#### [Stated task]
The complete listing should be restated exactly.

#### [Recorded information]
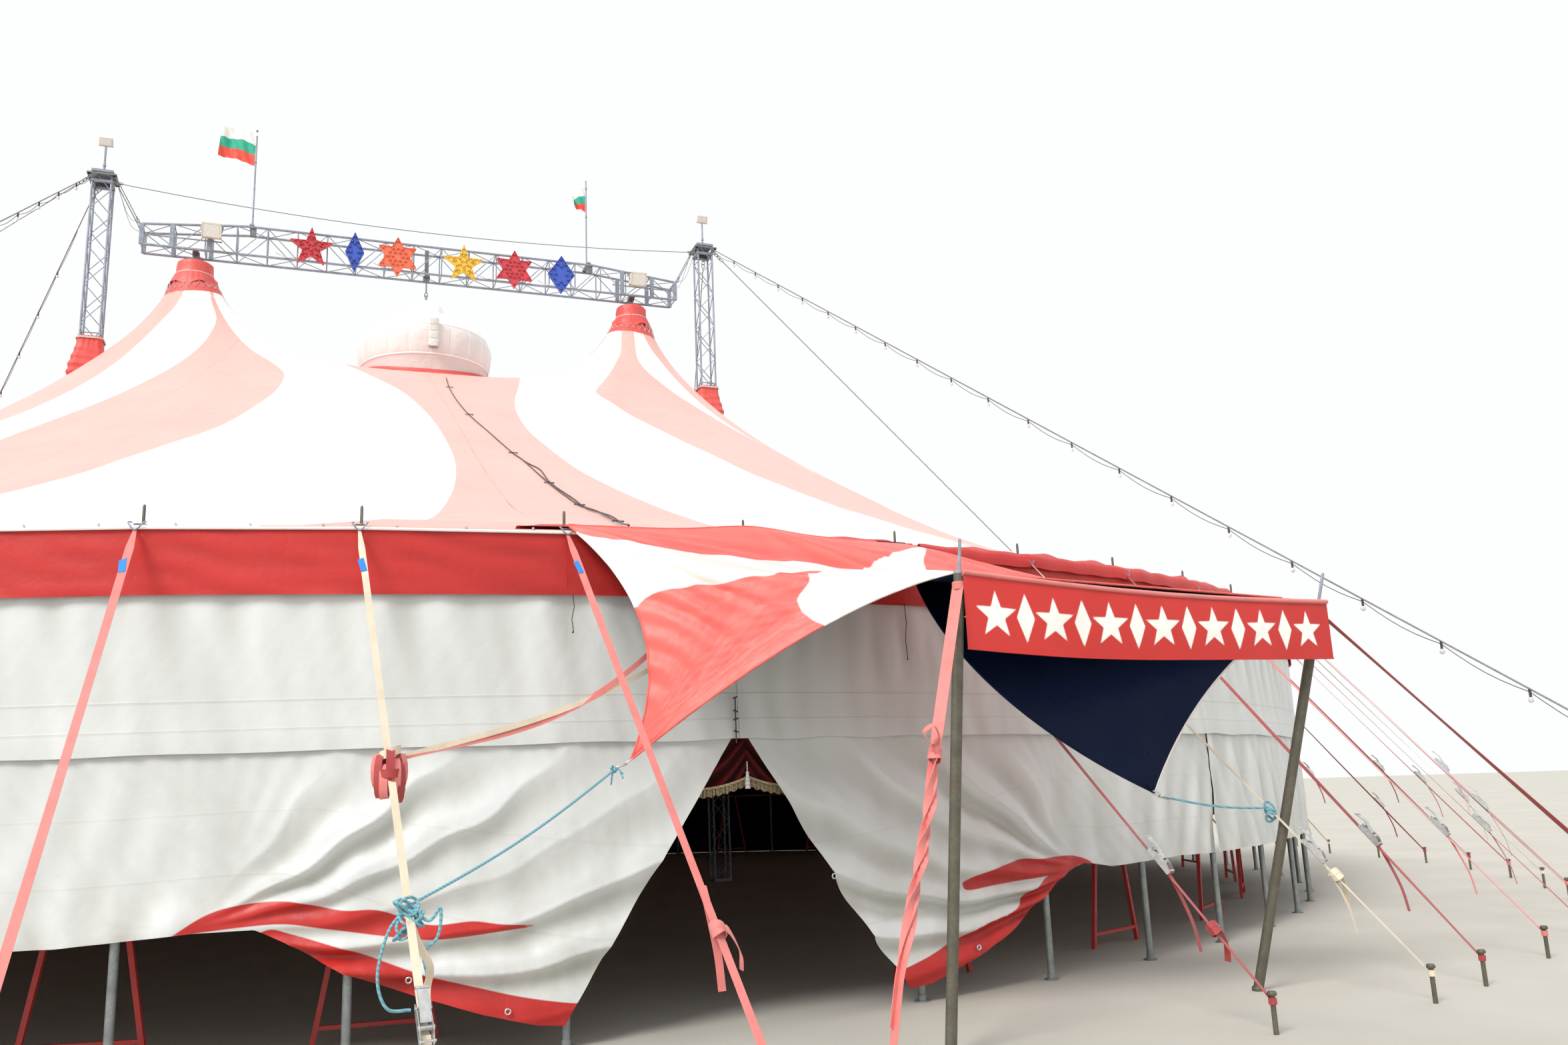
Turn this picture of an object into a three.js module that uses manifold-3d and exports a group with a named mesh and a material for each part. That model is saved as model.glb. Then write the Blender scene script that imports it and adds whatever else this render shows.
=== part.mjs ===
// Circus big top: a round two-mast tent with a ridge truss, laced peaks, a domed skylight,
// side walls on perimeter poles, webbing guys and a small sail canopy over the doorway.
// Units are millimetres. +Z is up, +X runs along the ridge to the right as seen from the
// front, -Y is the front. The origin is on the ground at the middle of the tent.

import * as THREE from 'three';
import { mergeVertices } from 'three/addons/utils/BufferGeometryUtils.js';
import Module from 'manifold-3d';

const wasm = await Module();
wasm.setup();

// Driving dimensions

const TENT_RADIUS = 14500;
const EAVE_HEIGHT = 3550;
const POLE_COUNT = 64;
const POLE_STEP = 360 / POLE_COUNT;
const FIRST_POLE_AZIMUTH = -1;
const CLEARANCE = 0.3;

const MAST_X = 5600;
const MAST_HEIGHT = 12900;
const MAST_FACE = 350;
const PEAK_X = 4030;
const PEAK_TOP = 11350;
const TRUSS_HALF_LENGTH = 4930;
const TRUSS_BOTTOM = 11530;
const TRUSS_WIDTH = 460;

const CANVAS_THICKNESS = 25;
const CANVAS_EDGE_RADIUS = 14440;
const POLE_CIRCLE_RADIUS = 14460;
const POLE_TUBE_RADIUS = 30;
const BELT_INNER_RADIUS = 14400;
const BELT_OUTER_RADIUS = 14560;
const BELT_DEPTH = 50;
const WALL_RADIUS = 14500;
const WALL_THICKNESS = 15;
const VALANCE_RADIUS = 14530;
const VALANCE_THICKNESS = 12;
const VALANCE_HEM = 3080;

const CABLE_RADIUS = 9;
const CABLE_SIDES = 5;
const FERRULE_LENGTH = 160;
const FERRULE_SWELL = 1.5;

// Colours

const material = (color, roughness, metalness = 0) =>
  new THREE.MeshStandardMaterial({ color, roughness, metalness });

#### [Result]
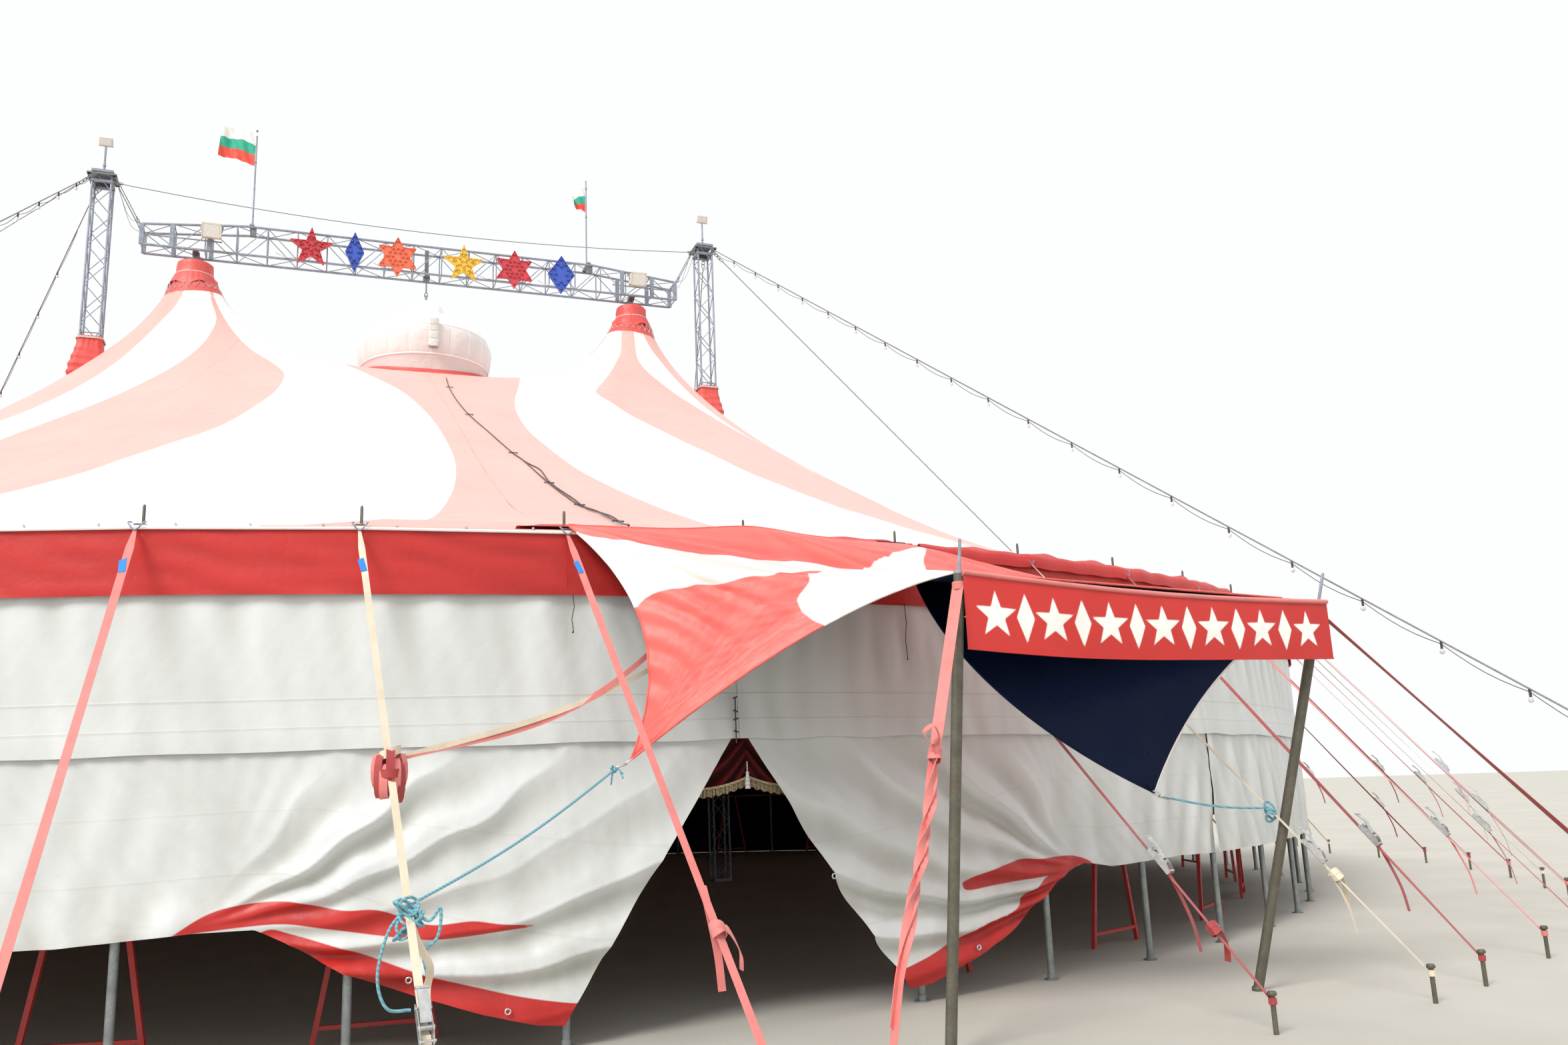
Turn this picture of an object into a three.js module that uses manifold-3d and exports a group with a named mesh and a material for each part. That model is saved as model.glb. Then write the Blender scene script that imports it and adds whatever else this render shows.
=== part.mjs ===
// Circus big top: a round two-mast tent with a ridge truss, laced peaks, a domed skylight,
// side walls on perimeter poles, webbing guys and a small sail canopy over the doorway.
// Units are millimetres. +Z is up, +X runs along the ridge to the right as seen from the
// front, -Y is the front. The origin is on the ground at the middle of the tent.

import * as THREE from 'three';
import { mergeVertices } from 'three/addons/utils/BufferGeometryUtils.js';
import Module from 'manifold-3d';

const wasm = await Module();
wasm.setup();

// Driving dimensions

const TENT_RADIUS = 14500;
const EAVE_HEIGHT = 3550;
const POLE_COUNT = 64;
const POLE_STEP = 360 / POLE_COUNT;
const FIRST_POLE_AZIMUTH = -1;
const CLEARANCE = 0.3;

const MAST_X = 5600;
const MAST_HEIGHT = 12900;
const MAST_FACE = 350;
const PEAK_X = 4030;
const PEAK_TOP = 11350;
const TRUSS_HALF_LENGTH = 4930;
const TRUSS_BOTTOM = 11530;
const TRUSS_WIDTH = 460;

const CANVAS_THICKNESS = 25;
const CANVAS_EDGE_RADIUS = 14440;
const POLE_CIRCLE_RADIUS = 14460;
const POLE_TUBE_RADIUS = 30;
const BELT_INNER_RADIUS = 14400;
const BELT_OUTER_RADIUS = 14560;
const BELT_DEPTH = 50;
const WALL_RADIUS = 14500;
const WALL_THICKNESS = 15;
const VALANCE_RADIUS = 14530;
const VALANCE_THICKNESS = 12;
const VALANCE_HEM = 3080;

const CABLE_RADIUS = 9;
const CABLE_SIDES = 5;
const FERRULE_LENGTH = 160;
const FERRULE_SWELL = 1.5;

// Colours

const material = (color, roughness, metalness = 0) =>
  new THREE.MeshStandardMaterial({ color, roughness, metalness });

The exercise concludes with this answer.